Pig out on this Las Vegas treat

Les Gambas

Seafood is a Robuchon specialty and his ability to prepare fish in a new and unique way inspired chef Gordon Ramsay to add his crispy skin salmon to the menu. Les Gambas is a selection of blue rock shrimp served “a la plancha” or grilled. The shrimp are paired with a salad of fresh spring greens, tomatoes and a side of fresh mozzarella.

A fishy treat to remember your time in Las Vegas

Les Choux

For the vegetarian option, Robuchon pays respect to the fresh vegetables and treats them with the same care and dedication as a meat or fish entree. Les Choux consists of a Cauliflower salad served with a sweet and sour vinaigrette and peanut tuile. At just $28 dollars, it is one of the cheaper menu options for L’atelier de Joël Robuchon as well.

A taste sensation that won’t hurt the waistline!

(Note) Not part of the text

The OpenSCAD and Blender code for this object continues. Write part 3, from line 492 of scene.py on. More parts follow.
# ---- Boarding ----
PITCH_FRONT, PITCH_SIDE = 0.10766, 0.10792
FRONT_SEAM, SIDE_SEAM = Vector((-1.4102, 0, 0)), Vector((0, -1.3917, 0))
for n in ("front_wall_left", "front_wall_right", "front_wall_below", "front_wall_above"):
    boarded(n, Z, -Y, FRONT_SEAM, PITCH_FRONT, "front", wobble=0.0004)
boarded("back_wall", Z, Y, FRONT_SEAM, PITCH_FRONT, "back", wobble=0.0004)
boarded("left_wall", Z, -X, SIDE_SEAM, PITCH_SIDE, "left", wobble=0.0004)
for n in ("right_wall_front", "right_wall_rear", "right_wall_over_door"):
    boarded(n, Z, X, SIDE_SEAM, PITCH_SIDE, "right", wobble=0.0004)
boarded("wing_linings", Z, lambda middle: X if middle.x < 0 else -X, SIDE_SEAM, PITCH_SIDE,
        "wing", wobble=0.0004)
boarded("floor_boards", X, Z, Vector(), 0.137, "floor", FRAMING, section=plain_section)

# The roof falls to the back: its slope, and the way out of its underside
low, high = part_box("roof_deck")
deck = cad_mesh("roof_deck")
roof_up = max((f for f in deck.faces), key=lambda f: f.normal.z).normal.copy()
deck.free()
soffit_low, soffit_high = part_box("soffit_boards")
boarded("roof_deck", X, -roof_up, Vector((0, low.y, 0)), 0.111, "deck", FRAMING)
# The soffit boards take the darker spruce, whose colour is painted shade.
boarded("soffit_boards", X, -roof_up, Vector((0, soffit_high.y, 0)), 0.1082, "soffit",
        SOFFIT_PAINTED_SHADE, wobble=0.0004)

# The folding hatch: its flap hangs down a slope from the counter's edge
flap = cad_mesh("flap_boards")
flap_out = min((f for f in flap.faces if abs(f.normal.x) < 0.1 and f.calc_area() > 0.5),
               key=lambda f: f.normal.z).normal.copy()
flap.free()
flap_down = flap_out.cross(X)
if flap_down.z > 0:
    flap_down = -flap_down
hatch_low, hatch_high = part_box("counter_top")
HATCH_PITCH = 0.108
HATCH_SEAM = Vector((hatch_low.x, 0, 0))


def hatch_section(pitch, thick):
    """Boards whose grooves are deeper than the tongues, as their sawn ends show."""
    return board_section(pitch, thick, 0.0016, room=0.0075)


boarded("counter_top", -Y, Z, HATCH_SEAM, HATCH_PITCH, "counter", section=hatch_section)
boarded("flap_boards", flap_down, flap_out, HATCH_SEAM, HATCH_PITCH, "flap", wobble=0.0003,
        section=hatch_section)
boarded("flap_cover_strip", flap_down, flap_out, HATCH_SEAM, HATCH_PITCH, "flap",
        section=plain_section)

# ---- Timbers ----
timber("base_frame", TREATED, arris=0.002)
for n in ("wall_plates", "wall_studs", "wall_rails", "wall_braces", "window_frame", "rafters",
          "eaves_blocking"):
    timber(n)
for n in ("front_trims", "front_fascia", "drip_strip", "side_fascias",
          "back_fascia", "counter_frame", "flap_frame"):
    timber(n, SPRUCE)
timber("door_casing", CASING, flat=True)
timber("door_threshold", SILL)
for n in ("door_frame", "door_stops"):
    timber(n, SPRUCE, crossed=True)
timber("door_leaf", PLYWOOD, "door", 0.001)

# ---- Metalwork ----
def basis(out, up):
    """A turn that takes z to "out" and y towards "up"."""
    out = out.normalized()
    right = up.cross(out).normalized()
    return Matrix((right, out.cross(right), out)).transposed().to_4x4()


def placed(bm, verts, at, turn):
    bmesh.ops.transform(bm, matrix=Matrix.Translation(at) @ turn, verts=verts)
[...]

Robuchon defined a generation of chefs through his relentless perfectionism and passion for the right ingredients pairs with the right technique, profiled by Patricia Wells in her book Simply French, where she dubbed his style “Cuisine Actuelle.” So whether you’re in Las Vegas to gamble, to walk through the strip and see the sights, or to enjoy a dinner that might change your life, L’atelier de Joël Robuchon is the destination to experience the decorated chef in all of his glory. While he may be gone, a community of cooks and chefs keeps his vision alive, serving up his unique style of French cuisine that is now recognized around the world.

FAQ

When did Joel Robuchon die?

Robuchon passed away on August 6, 2018 at the age of 73 after receiving a year of treatment for a pancreatic tumor.

How much does it cost to eat at Joel Robuchon in Las Vegas?

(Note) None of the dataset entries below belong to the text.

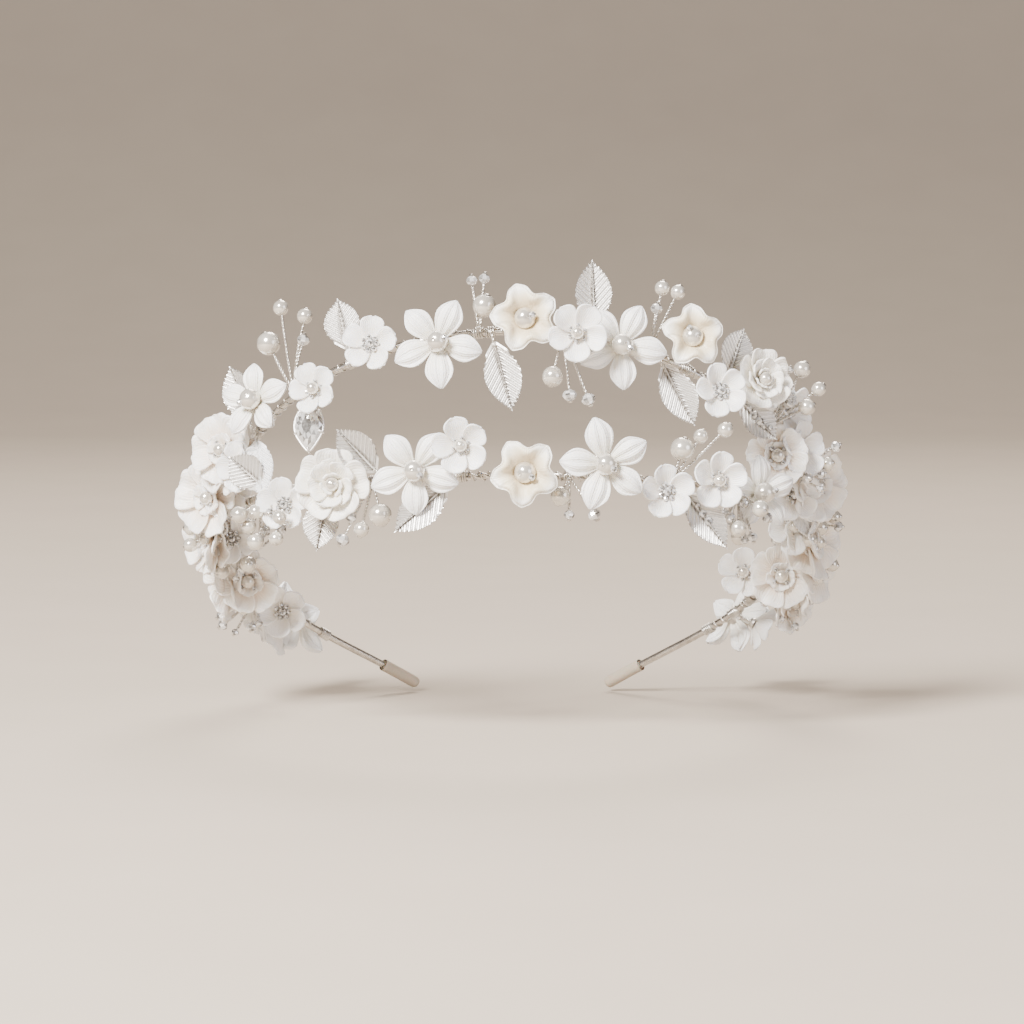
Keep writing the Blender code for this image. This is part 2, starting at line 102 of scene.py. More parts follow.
# What winds round the frame: the wires' radii, how far two twisted wires lie from the line
# they run along, and how long a turn is
COIL_WIRE = 0.28 * MM
WRAP_WIRE = 0.2 * MM
TWIST_WIRE = 0.2 * MM
TWIST_PITCH = 1.9 * MM
STEM_WIRE = 0.27 * MM
STEM_TWIST = 0.26 * MM
STALK_WIRE = 0.25 * MM
STALK_TWIST = 0.24 * MM
BEZEL_WIRE = 0.28 * MM
STRAND_WIRE = 0.44 * MM
STRAND_TWIST = 0.46 * MM
STRAND_PITCH = 6.0 * MM
HOOP_WRAP_PITCH = 2.6 * MM
FRONT_WRAP_PITCH = 2.3 * MM
# Where the fine winding ends: past the temple on the hoop, before the end on the front arch
HOOP_WRAP_PAST_TEMPLE = 50.0 * MM
FRONT_WRAP_STOPS = 12.0 * MM

PEARL_RADIUS = 2.7 * MM
SMALL_PEARL_RADIUS = 1.7 * MM
SEED_RADIUS = 0.85 * MM
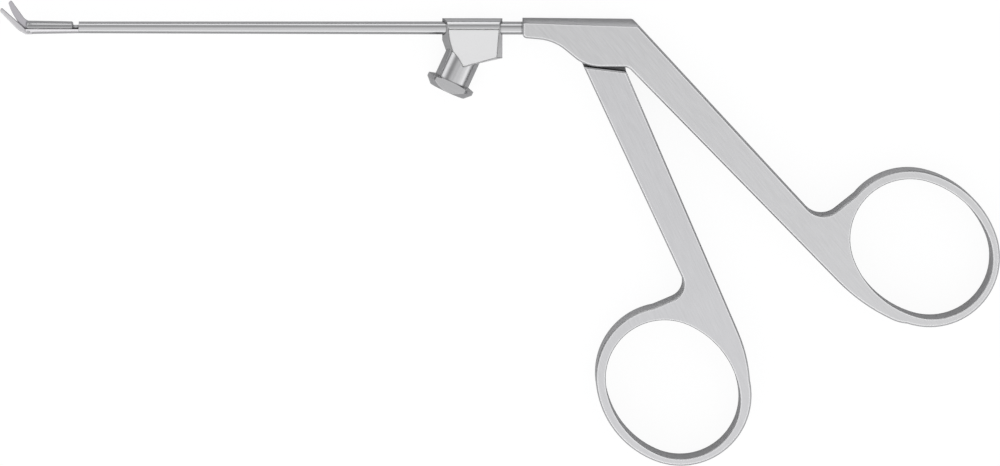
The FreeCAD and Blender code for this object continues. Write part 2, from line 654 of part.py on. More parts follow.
def make_push_rod():
    return cylinder("push_rod", "rod_size / 2", "rod_seat + axis_rise * tan(close_angle * 1 deg / 2)",
                    "-rod_seat", "axis_rise", MID, along_x=True)


def make_rod_end_ball():
    ball = doc.addObject("Part::Sphere", "ball")
    bind(ball, "Radius", "ball_size / 2")
    bind(ball, "Placement.Base.x", "axis_rise * tan(close_angle * 1 deg / 2)")
    bind(ball, "Placement.Base.y", "axis_rise")
    bind(ball, "Placement.Base.z", MID)
    doc.recompute()
    return combine("Cut", "rod_end_ball", ball, push_rod)


def make_guide_bush():
    body = new_body("rod_guide_bush")
    side = new_sketch(body, "bush_outline", y="axis_rise", lift=MID)
    outline(side, [("-bush_place", "rod_size / 2 + rod_play"), ("-bush_place", "tube_bore / 2"),
                   ("-bush_place + bush_length", "tube_bore / 2"),
                   ("-bush_place + bush_length", "rod_size / 2 + rod_play")])
    revolve(body, side, "bush")
    return body


# Port: a saddle block on the tube with a leaning socket
def port_outline(body, name, lift, left, right, foot):
    sketch = new_sketch(body, name, lift=lift)
    top = "axis_rise + port_round + rinse_hole"
    outline(sketch, [
        ("-port_left + " + left, top),
        ("-port_right - " + right, top),
        ("-port_right - " + right, "axis_rise - port_heel_drop + " + foot),
        ("-port_foot_x + %s / 8" % left, "axis_rise - port_foot_drop + " + foot),
        ("-port_left + 3 * %s / 4 + rinse_hole / 2" % left, "axis_rise - port_cheek_drop - port_round"),
        ("-port_left + " + left, "axis_rise - port_cheek_drop"),
    ])
    return sketch


def make_block_form():
    """The block before its round top is shaped: both ends lean in towards the faces."""
    body = new_body("block_form")
    face = ("port_inset_left", "port_inset_right", "port_inset_foot")
    edge = ("0 * port_left", "0 * port_left", "0 * port_left")
    sections = [port_outline(body, "block_under", "0", *face), port_outline(body, "block_middle", MID, *edge),
                port_outline(body, "block_over", "handle_thick", *face)]
    feature = body.newObject("PartDesign::AdditiveLoft", "block_loft")
    feature.Profile = sections[0]
    feature.Sections = sections[1:]
    feature.Ruled = True
    finish(body, feature, sections[0])
    return body


def make_saddle():
    """The round top and the flaring faces, run along the shaft."""
    body = new_body("saddle")
    top = new_sketch(body, "saddle_top", plane="YZ_Plane", lift="-port_left")
    circle(top, "axis_rise", MID, "port_round")
    pad(body, top, "saddle_round", "port_left - port_right")
    under = new_sketch(body, "saddle_under", plane="YZ_Plane", lift="-port_left")
    low = "axis_rise - 2 * port_round"
    outline(under, [(low, "0"), ("axis_rise - port_crease_drop", "0"),
                    ("axis_rise - port_crease_drop", "handle_thick"), (low, "handle_thick")])
    pocket(body, under, "saddle_half", "port_left - port_right", reverse=True)
    flare = new_sketch(body, "saddle_flare", plane="YZ_Plane", lift="-port_left")
    foot = "axis_rise - port_foot_drop"
    outline(flare, [("axis_rise", MID + " - port_waist_half"), ("axis_rise", MID + " + port_waist_half"),
                    (foot, MID + " + port_foot_half"), (foot, MID + " - port_foot_half")])
    pad(body, flare, "saddle_faces", "port_left - port_right")
    return body


def make_socket_bore():
    """The tapered socket for the syringe."""
    body = new_body("socket_bore")
    side = new_sketch(body, "socket_outline")
    depth = "-hub_length + socket_depth"
    outline(side, [("0", depth), ("mouth_size / 2 - socket_depth * socket_taper / 2", depth),
                   ("mouth_size / 2", "-hub_length"), ("0", "-hub_length")])
    revolve(body, side, "socket", axis="V_Axis")
    place_on_neck(body)
    return body


def make_port_block():
    block = combine("Common", "block_faces", block_form, make_saddle())
    block = combine("Cut", "block_bored", block, tube_bar)
    block = combine("Cut", "block_drilled", block, rinse_drill)
    return combine("Cut", "port_block", block, socket_bore)


def make_luer_hub():
    """Neck and flange; the neck is coped to the foot of the block."""
    neck = new_body("neck")
    side = new_sketch(neck, "neck_outline")
    rim = "-hub_length + flange_rise"
    outline(side, [("0", "-neck_start"), ("neck_size / 2", "-neck_start"),
                   ("neck_size / 2", rim + " + flange_thick + flange_back"),
                   ("flange_size / 2", rim + " + flange_thick"), ("flange_size / 2", rim),
                   ("flange_front / 2", "-hub_length"), ("0", "-hub_length")])
    revolve(neck, side, "neck_turned", axis="V_Axis")
    place_on_neck(neck)
    plate = doc.addObject("Part::Box", "flange_plate")
    bind(plate, "Length", "port_left + hub_length")
    bind(plate, "Width", "4 * hub_length")
    bind(plate, "Height", "flange_flats")
    bind(plate, "Placement.Base.x", "-port_left - hub_length")
    bind(plate, "Placement.Base.y", "-3 * hub_length")
    bind(plate, "Placement.Base.z", MID + " - flange_flats / 2")
    doc.recompute()
    hub = combine("Common", "hub_flats", neck, plate)
    hub = combine("Cut", "hub_coped", hub, block_form)
    return combine("Cut", "luer_hub", hub, socket_bore)


# Tip: fixed strip with the lower blade, slider, upper blade and their pins
SLOPE = "(tip_size - tube_tip_size) / 2 / (slider_front - tube_front)"


def tip_turning(body, name, front, back):
    """The round form of the tip between two places, thicker towards the blades."""
    sketch = new_sketch(body, name, y="axis_rise", lift=MID)
    front_radius = "tube_tip_size / 2 + (%s - tube_front) * %s" % (front, SLOPE)
    back_radius = "tube_tip_size / 2 + (%s - tube_front) * %s" % (back, SLOPE)
    outline(sketch, [("-" + front, "0"), ("-" + front, front_radius),
                     ("-" + back, back_radius), ("-" + back, "0")])
    revolve(body, sketch, name + "_turned")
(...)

Offering the best French cuisine in town, guests can pay between $75-100 per person for a three-course meal or nearly $500 per person for the signature 16-course meal.

What should I order when I go to Joel Robuchon in Las Vegas?

With a tasting menu designed to provide each unique flavor that L’atelier de Joël Robuchon has to offer, guests can expect to try everything during their visit. But the most memorable selections include Les Crevettes, or shrimp carpaccio with yuzu vinaigrette with caviar and La Daurade Royale, or king snapper ceviche on top of a creamy cilantro avocado.